Un pontificado diferente

El papa León XIV ha llegado sin prometer rupturas ni revoluciones. Su sola presencia ya es una renovación. Se muestra profundamente humano, habla varios idiomas, disfruta de la música, conserva su amor por las matemáticas, va al estadio, se ejercita regularmente en el gimnasio y posee una formación sólida en derecho canónico.

Tiene cualidades entrañables, como su predecesor, pero ambos son diferentes. Los intentos por identificarlo como «el continuador de Francisco» se apagaron tan pronto como comenzaron. ¿Y si lo fuera? ¿Acaso continuar el camino de un pontificado, que devolvió el Evangelio al centro, sería algo reprochable?
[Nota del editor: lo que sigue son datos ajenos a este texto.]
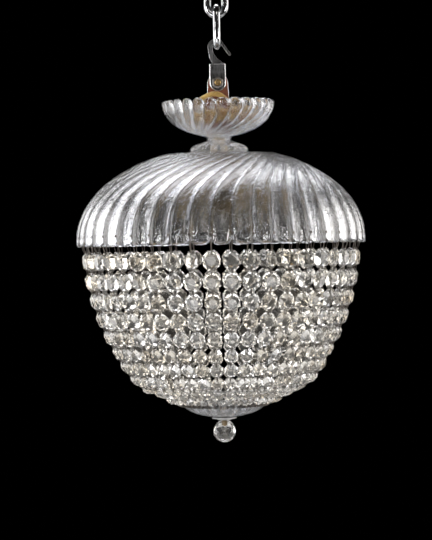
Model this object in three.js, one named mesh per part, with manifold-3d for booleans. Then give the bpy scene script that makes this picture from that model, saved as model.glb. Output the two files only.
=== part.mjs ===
// A crystal pendant lamp: a chain and hook carry a stirrup, whose stem clamps a glass bowl, a glass knop
// and a swirled glass dome. Strands of crystal beads hang from the dome's rim and carry a glass dish
// with a faceted ball. Sizes are in millimetres and Z points up. The origin is the inside of the upper
// chain link's top bend, where the lamp hangs. The front of the lamp faces -Y.
import * as THREE from 'three';
import { mergeVertices } from 'three/addons/utils/BufferGeometryUtils.js';
import Module from 'manifold-3d';

const wasm = await Module();
wasm.setup();

// Driving dimensions
const CLEAR = 0.3; // gap between pieces that touch
const PAST = 2; // how far a cutter runs past the face that it cuts
const chain = { wire: 7, innerWidth: 9.8, innerLength: 30.6 };
const hook = {
  innerRadius: 4.6, outerRadius: 7.9, outerShift: 1.1, flareAngle: 35, flareLength: 13,
  leaveAngle: 200, neckHalf: 4.6, neckDrop: 9, shoulderDrop: 17.4, shoulderSlope: 1.8, shoulderCorner: 1,
  reach: 35.7, halfWidth: 7.75, thickness: 3, bridge: 4,
};
const bolt = { radius: 3, headRadius: 5.2, headThick: 3.4, endStandsOut: 1.6, edge: 0.8 };
const boltNut = { acrossFlats: 10, thick: 5 };
const spacer = { radius: 5.4 };
const clevis = { gap: 18, strap: 2.2, topHalf: 9.8, baseHalf: 12, reach: 42.5, bend: 4 };
const stem = { radius: 5, bore: 3.5, aboveNut: 1.6, intoHub: 12 };
const stemNut = { acrossFlats: 14, thick: 5 };
const washer = { radius: 12, thick: 1.5 };
const bowl = {
  radius: 54.2, depth: 32.4, wall: 3.5, floor: 4.5, footRadius: 12.2,
  lobes: 27, lobeDepth: 2.4, scallop: 5.2, twist: 65, twistPower: 1.4, frontLobe: 18.8,
};
const dome = {
  radius: 140, bulge: 89.2, rise: 82.3, wall: 4, skirt: 5.5, notch: 0.2, lobes: 44, lobeDepth: 3.4,
  twist: 122, twistPower: 1.9, holeAboveNotch: 4.2, holeRadius: 2.3,
};
const domePlate = { radius: 38, thick: 2 };
const hub = { radius: 14, height: 16, armReach: 30, armRadius: 5, armSlope: 25, arms: 3 };
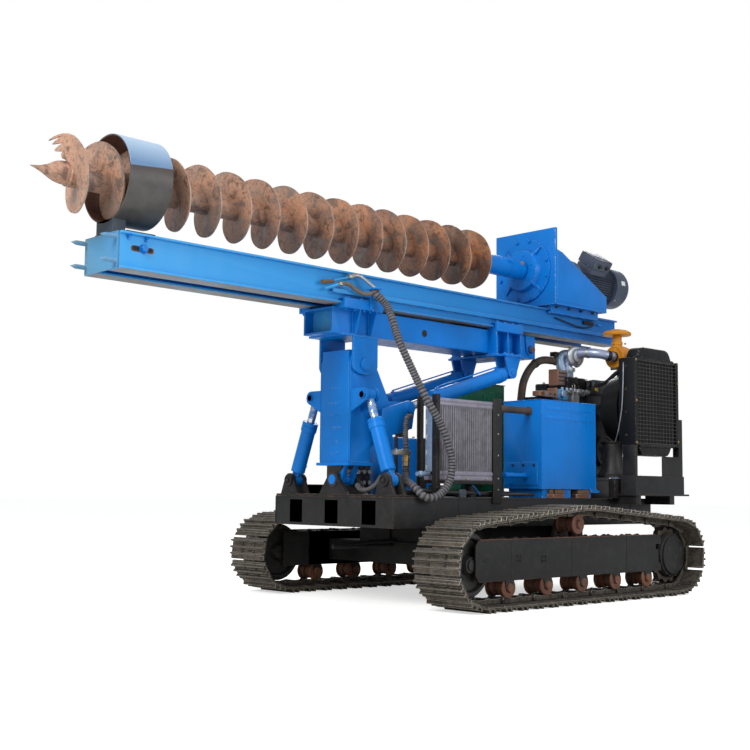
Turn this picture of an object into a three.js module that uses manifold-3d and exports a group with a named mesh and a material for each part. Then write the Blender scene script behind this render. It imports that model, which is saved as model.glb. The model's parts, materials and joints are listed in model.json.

El santo padre León XIV no ha entrado al trono de Pedro con estrépito ni slogans. Ha llegado con convicción y serenidad. No ha polarizado ni avivado tensiones internas. Por el contrario, desde su primera bendición como papa ha invitado a la unidad, al diálogo y a construir lo que él mismo llama una «paz desarmante»: una forma de ser que desconcierta a los violentos, desmonta la xenofobia, desarma al revanchismo y derrite la soberbia de los poderosos.

La foto oficial de su pontificado lo retrata con una media sonrisa de paz. Parece decirnos, sin palabras, que quiere construir -con todos-, una Iglesia más alegre, más festiva, más atrayente. Una comunidad misionera, que anuncie con convicción la Buena Noticia y que esté siempre «en salida».